The scarce asset is not information. AI solved information. The scarce asset is judgment under a regime you have never seen, and judgment is exactly what the Competence Shadow degrades at the worst moment.
The Cure Is Architecture
Expertise is, overwhelmingly, an asset. Novices are worse on average, and not by a little. For every regime change there are a thousand ordinary days where the practised pattern is the right answer delivered fast, and you would be reckless to staff those days with fresh eyes that derive everything from scratch. Fire experience to escape Einstellung and you lose far more to incompetence than you ever saved on blind spots. That does not rescue the naive model. It refines the prescription.

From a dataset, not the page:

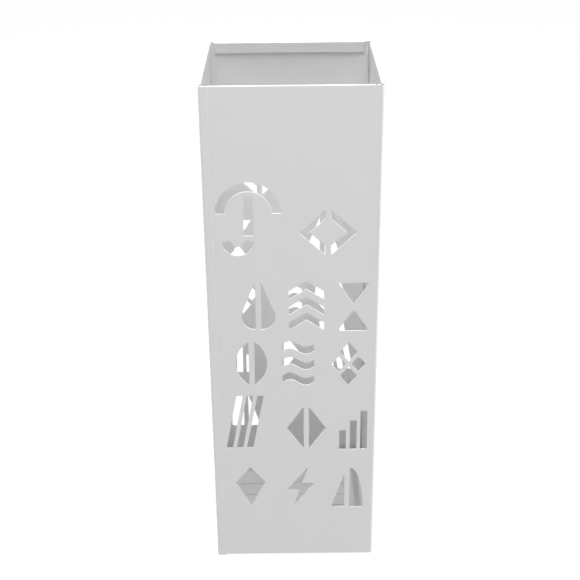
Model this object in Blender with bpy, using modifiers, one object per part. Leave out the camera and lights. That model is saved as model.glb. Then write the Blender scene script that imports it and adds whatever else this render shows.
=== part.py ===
"""A square umbrella stand folded from powder-coated sheet steel, with a lift-out drip tray.

Two identical panels make the four walls. Each one is a decorated face and a plain side in one
piece, bent at one corner, and its far edge turns in to a flange that laps over the other panel.
Metres, +Z up, the front faces -Y, and the origin is on the floor at the middle of the stand.
"""

from math import asin, atan2, cos, hypot, pi, radians, sin

import bmesh
import bpy
from mathutils import Matrix, Vector

MM = 0.001

# Overall sizes.
WIDTH = 155 * MM
DEPTH = 155 * MM
HEIGHT = 485 * MM

# The sheet and its folds.
SHEET = 1.0 * MM
BEND_RADIUS = 2.5 * MM  # outside of each bend
LAP = 8 * MM  # flange that laps over the neighbouring panel
HEM = 10 * MM  # rim of the sheet, folded flat on the inside
HEM_SLOT = 0.4 * MM  # what is left between a wall and its hem
HEM_NOTCH = 6 * MM  # the rim is cut away this far from the outer faces
HEM_GAP = 1.0 * MM  # slot between a hem's end and the unfolded corner
RELIEF_WIDTH = 2.4 * MM
RELIEF_DEPTH = 1.6 * MM

# Base pan, tray and feet.
PAN_SHEET = 1.0 * MM
PAN_BEND = 2.0 * MM  # outside of the pan's bends
PAN_FLANGE = 10 * MM  # pan's upturned edges
PAN_NOTCH = 3 * MM  # open corner between two flanges
WALL_SKIRT = 1.0 * MM  # how far the walls hang below the pan
TRAY_CLEARANCE = 1.5 * MM  # each side, between the tray's lip and the hems it passes
TRAY_HEIGHT = 24 * MM
TRAY_WALL = 1.6 * MM
TRAY_LIP = 4 * MM
TRAY_DRAFT = 2.5 * MM  # each side, from the lip's root to the floor
TRAY_CORNER = 14 * MM
FOOT_RADIUS = 6 * MM
FOOT_HEIGHT = 2 * MM
FOOT_INSET = 11.5 * MM  # from the outer faces to a foot's middle
FOOT_EDGE = 0.4 * MM

GAP = 0.3 * MM  # between pieces that rest on each other

# Stencil cut-outs. The pattern is drawn to its own size, and stretched to fill the face.
PATTERN_WIDTH = 137.0 * MM
PATTERN_HEIGHT = 341.7 * MM
MARGIN_LEFT = 10.0 * MM  # from the outer left corner
MARGIN_RIGHT = 8.0 * MM
MARGIN_BOTTOM = 58.3 * MM
MARGIN_TOP = 85.0 * MM
BRIDGE = 5 * MM  # metal left between the two halves of a shape
ARC_STEP = radians(11)
BEND_STEPS = 4
FOLD_STEPS = 6
TRAY_CORNER_STEPS = 5
FOOT_SIDES = 32

# Places that follow from the sizes above.
HEM_RADIUS = SHEET + HEM_SLOT / 2
FACE_INSET = SHEET + GAP  # a face lies behind the flange that laps over it
PAN_BOTTOM = FOOT_HEIGHT + GAP
PANEL_BOTTOM = PAN_BOTTOM - WALL_SKIRT
TRAY_BOTTOM = PAN_BOTTOM + PAN_SHEET + GAP
NARROWEST = max(2 * HEM_RADIUS, SHEET + GAP + PAN_SHEET)  # what hems and pan take of each side
TRAY_WIDTH = WIDTH - 2 * (NARROWEST + TRAY_CLEARANCE)
TRAY_DEPTH = DEPTH - 2 * (FACE_INSET + NARROWEST + TRAY_CLEARANCE)

UP = Vector((0, 0, 1))


def clear_scene():
    for obj in list(bpy.data.objects):
        bpy.data.objects.remove(obj, do_unlink=True)


def new_collection(name):
    collection = bpy.data.collections.new(name)
    bpy.context.scene.collection.children.link(collection)
    return collection


def new_material(name, colour, roughness, metallic=0.0):
    material = bpy.data.materials.new(name)
    material.use_nodes = True
    shader = material.node_tree.nodes["Principled BSDF"]
    shader.inputs["Base Color"].default_value = (*colour, 1.0)
    shader.inputs["Roughness"].default_value = roughness
    shader.inputs["Metallic"].default_value = metallic
    return material


clear_scene()
STAND = new_collection("umbrella_stand")
TOOLS = new_collection("tools")
POWDER_COAT = new_material("white_powder_coat", (0.76, 0.76, 0.77), 0.5)
TRAY_PLASTIC = new_material("white_polypropylene", (0.72, 0.72, 0.71), 0.45)
FOOT_RUBBER = new_material("grey_rubber", (0.30, 0.30, 0.30), 0.85)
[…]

The danger is narrow and specific. It is expertise meeting a regime shift, where the stored pattern is not merely unhelpful but actively suppressing the better move. The cure is not less expertise. It is structured dissent and fresh eyes injected at the points where the game might be changing. That is an architecture, not an attitude. Put someone in the room whose pattern library does not contain the dominant solution, and give their objection real standing, not a polite hearing. Run the deliberate exercise of asking what move you would make if the familiar winning pattern were forbidden. Track which assumptions are inherited from the prior regime and which were tested in this one. You are not removing the experts. You are forcing a glance at the squares their competence taught them to ignore.
Experience is the most valuable thing you can buy, right up until the moment it becomes the most expensive thing you own. The expert does not fail because they know too little. They fail because they have seen the winning move too many times to look for a better one. The novice cannot find the answer. The master cannot see the question changed.